Directive -> Present every line in which the string "manifold" appears.

Collected material ->

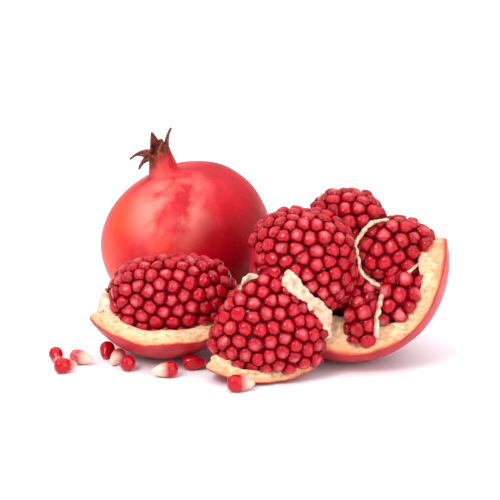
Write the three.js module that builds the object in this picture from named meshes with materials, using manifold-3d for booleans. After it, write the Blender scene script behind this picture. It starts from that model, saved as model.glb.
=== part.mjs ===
// A pomegranate served whole and broken open: one whole fruit with its crown, a second fruit
// pulled apart into an open half and two wedges with their arils still in them, and a few
// loose arils. Millimetres, +Z up, +X along the row, -Y towards the person it is served to.
// The origin is the middle of the small flat spot that the whole fruit stands on.

import * as THREE from "three";
import { mergeVertices } from "three/addons/utils/BufferGeometryUtils.js";
import Module from "manifold-3d";

const wasm = await Module();
wasm.setup();

// ---------------------------------------------------------------- driving dimensions

const ARIL_WIDTH = 7.6;      // across one aril, and so the pitch of the packed ones
const ARIL_BUMP = 1.3;       // how far one aril's end stands out of a packed mass
const GAP = 0.35;            // left between two pieces that touch

const fruit = {
  equator: 46.6,             // greatest radius, about the core
  pole: 40,                  // centre to the upper end of the core
  base: 43.5,                // centre to the lower end
  squareness: 2.3,           // 2 is an ellipse, more is boxier at the shoulders
  lobes: 6,
  lobeDepth: 0.5,
  centreHeight: 43.2,        // the skin below the table line is the flat resting spot
  leanLeft: 26,              // degrees that the core leans
  leanForward: 5,
};

// The crown grows from the shoulder beside the core's end and bends back towards upright.
const crown = {
  seat: 36.5,                // centre of the fruit to the bottom of the neck
  seatLean: 17,              // degrees left of upright, seen from the centre
  lean: 11,                  // degrees left of upright that the neck itself points
  neckRadius: 8.8,
  rimRadius: 5.6,
  height: 19,
  wall: 1.2,
  cupDepth: 7.5,
};

// Each dried sepal of the crown: the way it points, the height on the neck where it parts
// from it, its length and width, and how far it leans out and then curls over that length.
const sepals = [
  { around: 15, foot: 19, length: 10.4, width: 3.4, lean: 8, curl: 42 },
  { around: 70, foot: 19, length: 2.6, width: 4.6, lean: 2, curl: 10 },
  { around: 118, foot: 19, length: 7.4, width: 6.0, lean: -6, curl: 8 },
  { around: 185, foot: 15.4, length: 12.0, width: 3.2, lean: 52, curl: 80 },
  { around: 228, foot: 12.4, length: 13.0, width: 3.4, lean: 40, curl: 104 },
  { around: 300, foot: 19, length: 2.8, width: 5.4, lean: 0, curl: 10 },
];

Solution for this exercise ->
Write the three.js module that builds the object in this picture from named meshes with materials, using manifold-3d for booleans. After it, write the Blender scene script behind this picture. It starts from that model, saved as model.glb.
import Module from "manifold-3d";